In keeping with the apparent trend of the article, the phrase “faded” is nondescriptive. Rather, Palestinian leaders have rejected—without so much as a counteroffer—U.S. and Israeli proposals for peace and statehood in 2000 at Camp David, 2001 at Taba and 2008 after the Annapolis conference, among other instances. If the lack of a Palestinian state—and not the ceaseless incitement and glorification of violence by Palestinian leaders and society—is fueling terrorist attacks, one would think that Palestinian officials themselves would be the target of the violence.

The Post, citing a tweet by Palestinian Authority (PA) President Mahmoud Abbas which expressed condolences at Peres’s death, claimed that some “Palestinians had [a] mixed reaction to Peres’s death.” Indeed, although Abbas has, as of the time of this writing, said he would attend Peres’s funeral, he might not do so.
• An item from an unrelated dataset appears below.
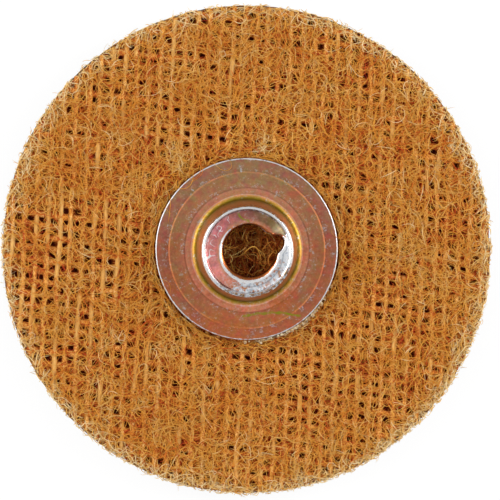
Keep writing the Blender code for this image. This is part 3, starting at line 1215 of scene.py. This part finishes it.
@dataclass(frozen=True)
class StainArc:
    """A thin green dye line on the button: the part of a circle inside a window, in millimetres."""

    centre: Pair
    radius: float
    half_width: float
    across: Pair
    along: Pair


@dataclass(frozen=True)
class YellowChromateFinish:
    """Zinc plate under a yellow chromate film, on stamped steel.

    The film is thin enough to shift from copper to mauve, pink, gold and olive, in clouds and in fine
    specks. It has worn through to white zinc on the edges that rub. The attribute "station" is the place
    along the stamped outline, "wear" is how much that place rubs, with painted highlight and
    shade added in places, and "polish" is its roughness. "descent" is the place along the lip, "on_lip"
    and "scratched" say how much of it counts as lip and as its scratched part, and "groove" is a
    painted shade line outside the bevel. Some of the film's stops are painted shade and highlight.
    """

    name: str = "yellow_chromated_zinc"
    film: Stops = (
        # Stops 0.168 to 0.196: the crease's dark line and salmon line, painted shade and highlight of the
        # bend.
        (0.0, "#8C6A5C"), (0.05, "#B08A78"), (0.075, "#AA6A50"), (0.168, "#A4644A"), (0.175, "#824C36"),
        (0.180, "#DA8856"), (0.190, "#DA8856"), (0.196, "#AE744A"), (0.325, "#B87652"),
        (0.335, "#985A40"), (0.345, "#D88868"), (0.378, "#E08E68"), (0.392, "#D88864"),
        (0.399, "#FCC0A2"), (0.408, "#DC9E5A"), (0.43, "#BC9038"), (0.452, "#98841E"),
        (0.49, "#746A16"), (0.515, "#947026"), (0.54, "#B47E30"), (0.58, "#B87C34"), (0.62, "#A87238"),
        # Stop 0.70, dark grey: painted shadow along the rim's inner step.
        (0.645, "#7E562C"), (0.68, "#C8A07C"), (0.70, "#4A4644"), (0.73, "#8A5A4C"), (0.84, "#C8886C"),
        # Stops 0.868 to 0.93 darken as the lip's edge rolls down into the bore: painted shade.
        (0.868, "#D08C64"), (0.88, "#B0662E"), (0.896, "#7E3E18"), (0.93, "#6A3212"), (0.94, "#F0C090"),
    )
    lip_film: Stops = (
        (0.0, "#C88A58"), (0.3, "#D08450"), (0.45, "#E69488"), (0.66, "#D8847E"), (0.8, "#A66A5A"),
        (0.88, "#9A6E54"), (0.94, "#9A7A50"), (0.97, "#A88C60"), (0.995, "#D8C49C"),
    )
    zinc: Stops = ((0.0, "#868E9A"), (0.38, "#AAB2BC"), (0.5, "#DCDFE4"), (1.0, "#F6F1EA"))
    olive: str = "#9C885A"
    pink: str = "#B45C5E"
    orange: str = "#C06A2A"
    scuff: str = "#BEC1C8"
    scratch: str = "#F0EEEC"
    # Blue-grey of the painted shade line outside the bevel.
    shade_line_colour: str = "#6E7684"
    dye: str = "#868A20"
    metallic: float = 0.92
    grain_mm: float = 0.02
    stains: tuple[StainArc, ...] = (
        StainArc((2.58, -19.4), 12.9, 0.115, (-0.5, 5.6), (-8.0, -6.0)),
        StainArc((0.25, 4.45), 1.3, 0.1, (-1.1, 0.2), (3.0, 3.95)),
    )

    def dye_share(self, node: Adder, place: Socket, patches: Socket) -> Socket:
        """Marks the dye lines, bent by up to 0.2 mm and thinned to between 0.4 and 0.95 by a noise.

        Formula: a point is on an arc where its distance from the arc's centre differs from the radius by
        less than the half width, and both its x and its y lie in the arc's window.

        Args:
            node: Adds a node to the material.
            place: Socket with the place, in metres.
            patches: Socket with a noise.

        Returns:
            Socket with the share of dye, which is 0 off the lines.
        """
        bend = node("TexNoise", {"Vector": place, "Scale": 1.0 / MM, "Detail": 4.0}, "Color")
        bent = node("VectorMath", (bend, (0.6 * MM, 0.6 * MM, 0.0), place), operation="MULTIPLY_ADD")
        bent = node("VectorMath", (bent, (0.3 * MM, 0.3 * MM, 0.0)), operation="SUBTRACT")
        x, y = (node("SeparateXYZ", (bent,), axis) for axis in "XY")
        flat = node("CombineXYZ", (x, y))
        union: Socket | float = 0.0
        for arc in self.stains:
            centre = (arc.centre[0] * MM, arc.centre[1] * MM, 0.0)
            gap = node("VectorMath", (flat, centre), "Value", operation="DISTANCE")
            mark = node("Math", (gap, arc.radius * MM, arc.half_width * MM), operation="COMPARE")
            for part, (low, high) in ((x, arc.across), (y, arc.along)):
                window = (part, (low + high) / 2 * MM, (high - low) / 2 * MM)
                inside = node("Math", window, operation="COMPARE")
                mark = node("Math", (mark, inside), operation="MULTIPLY")
            union = node("Math", (union, mark), operation="MAXIMUM")
        share = node("MapRange", (patches, 0.38, 0.6, 0.95, 0.4))
        return node("Math", (union, share), operation="MULTIPLY")

    def blended(
        self, node: Adder, under: Socket, over: str, driver: Socket, span: Pair, most: float
    ) -> Socket:
        """Lays one more colour over another where a driver passes a span.

        Formula: the share goes from 0 to the greatest share as the driver goes from the span's first
        number to its second.

        Args:
            node: Adds a node to the material.
            under: Socket with the colour below.
            over: Hex colour to lay over it.
            driver: Socket with the driving number.
            span: Driver values for no share and for the greatest share.
            most: Greatest share.

        Returns:
            Socket with the mixed colour.
        """
        share = node("MapRange", (driver, *span, 0.0, most))
        return node("Mix", {0: share, 6: under, 7: over}, 2, data_type="RGBA")

    def material(self) -> Material:
        """Builds the plated steel material."""
        material, node, shader = start_material(self.name)
        station, wear, polish, descent, on_lip, scratched, groove = (
            node("Attribute", out="Fac", attribute_name=key)
            for key in ("station", "wear", "polish", "descent", "on_lip", "scratched", "groove")
        )
        place = node("TexCoord", out="Object")
        x_and_y = node("VectorMath", (place, (1, 1, 0)), operation="MULTIPLY")
        reach = node("VectorMath", (x_and_y,), "Value", operation="LENGTH")
        height = node("SeparateXYZ", (place,), "Z")
        turned = node("CombineXYZ", {0: reach, 2: height})
        # Features to the millimetre, detail and roughness of each noise.
        clouds, patches, grains, blots, flecks, rings = (
            node("TexNoise", {"Vector": spot, "Scale": per_mm / MM, "Detail": detail, "Roughness": rough})
            for spot, per_mm, detail, rough in (
                (place, 0.3, 3.0, 0.5),
                (place, 1.1, 5.0, 0.62),
                (place, 4.2, 6.0, 0.8),
                (place, 2.2, 4.0, 0.6),
                (place, 2.6, 4.0, 0.65),
                (turned, 5.0, 3.0, 0.6),
            )
        )
        film = node("ValToRGB", (station,), stops=self.film)
        lip = node("ValToRGB", (descent,), stops=self.lip_film)
        film = node("Mix", {0: on_lip, 6: film, 7: lip}, 2, data_type="RGBA")

        # The film leans to olive at the top of the flange and to orange at its bottom, in clouds.
        upward = node("MapRange", (node("SeparateXYZ", (place,), "Y"), -9 * MM, 9 * MM))
        lean = node("Math", (clouds, 1.4, upward), operation="MULTIPLY_ADD")
        lean = node("Math", (patches, 1.6, lean), operation="MULTIPLY_ADD")
        toned = self.blended(node, film, self.olive, lean, (1.9, 2.6), 0.6)
        toned = self.blended(node, toned, self.orange, lean, (1.98, 1.42), 0.72)
        toned = self.blended(node, toned, self.pink, patches, (0.5, 0.36), 0.32)
        on_flange = node("MapRange", (station, 0.41, 0.395))
        tone = node("Mix", {0: on_flange, 6: film, 7: toned}, 2, data_type="RGBA")

        # Slight changes of hue, and of brightness in rings, blots and grains.
        hue_noise = {"Vector": place, "Scale": 1.5 / MM, "Detail": 5.0, "Roughness": 0.66}
        hues = node("TexNoise", hue_noise, "Color")
        spread, least = (0.34, 0.3, 0.3), (0.2, 0.215, 0.237)
        jitter = node("VectorMath", (hues, spread, least), operation="MULTIPLY_ADD")
        tone = node("VectorMath", (tone, jitter), operation="MULTIPLY")
        streak = node("MapRange", (rings, 0.3, 0.7, 0.84, 1.18))
        spots = node("MapRange", (patches, 0.36, 0.64, -0.5, 0.5))
        for pattern, factor in ((blots, 0.8), (grains, 2.2), (spots, on_lip)):
            streak = node("Math", (pattern, factor, streak), operation="MULTIPLY_ADD")
        tone = node("VectorMath", {0: tone, "Scale": streak}, operation="SCALE")

        # Scuffs, and curved scratches on part of the lip.
        scuffed = node("Math", (wear, 0.35, grains), operation="MULTIPLY_ADD")
        scuffed = node("Math", (patches, 0.7, scuffed), operation="MULTIPLY_ADD")
        tone = self.blended(node, tone, self.scuff, scuffed, (0.955, 1.07), 0.6)
        scratch = node("Math", (curl_lines(node, place, 0.9, 0.012, 1), scratched), operation="MULTIPLY")
        scratch = node("Math", (scratch, 0.6, patches), operation="MULTIPLY_ADD")
        tone = self.blended(node, tone, self.scratch, scratch, (0.98, 1.06), 1.0)

        # Bare zinc, greyer where it rubs less and whiter where painted highlight is added, then the
        # painted shade line outside the bevel, and dye.
        rubbed = node("Math", (grains, 0.8, wear), operation="MULTIPLY_ADD")
        rubbed = node("Math", (blots, 1.5, rubbed), operation="MULTIPLY_ADD")
        share = node("MapRange", (rubbed, 1.62, 1.78))
        flecks = node("Math", (wear, 0.4, flecks), operation="MULTIPLY_ADD")
        bared = node("ValToRGB", (node("Math", (flecks, -0.24), operation="ADD"),), stops=self.zinc)
        worn = node("Mix", {0: share, 6: tone, 7: bared}, 2, data_type="RGBA")
        worn = self.blended(node, worn, self.shade_line_colour, groove, (0.2, 1.0), 0.6)
        share = self.dye_share(node, place, patches)
        dyed = node("Mix", {0: share, 6: worn, 7: self.dye}, 2, data_type="RGBA")
        gloss = node("Math", (grains, 0.16, polish), operation="MULTIPLY_ADD")
        bump = node("Bump", {"Strength": 0.5, "Distance": self.grain_mm * MM, "Height": grains})
        fill(shader, {"Base Color": dyed, "Roughness": gloss, "Normal": bump, "Metallic": self.metallic})
        return material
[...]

As Grant Rumley, an analyst of Palestinian politics at the Washington D.C.-based think tank, the Foundation for Defense of Democracies, pointed out, you can’t, “rule out [the] possibility of Abbas backing out last minute from attending Peres’ funeral. [It] would be his first trip to Israel since 2010.” One reason for not doing so: according to journalist Dalia Hatuqa, Palestinian activists are using the social media hashtag “paying tribute to Peres is treason” in response to reports that Abbas would attend Peres’s funeral.

This is the core of what The Post, while dancing around it, ultimately failed to convey to its readers. “A different view of Peres’s legacy,” as the paper delicately referred to it, is not predicated on the life and specific deeds of the Israeli politician. It is based on an unremitting hatred; a failure to accept the legitimacy of the Jewish state and its representatives, particularly someone associated with its founding. The Post could have run a thoughtful article on the complex legacy of a man who, for decades, was involved in momentous historical events. Instead, the paper bizarrely—and in remarkably bad taste—quoted terrorist groups committed to destroying Israel.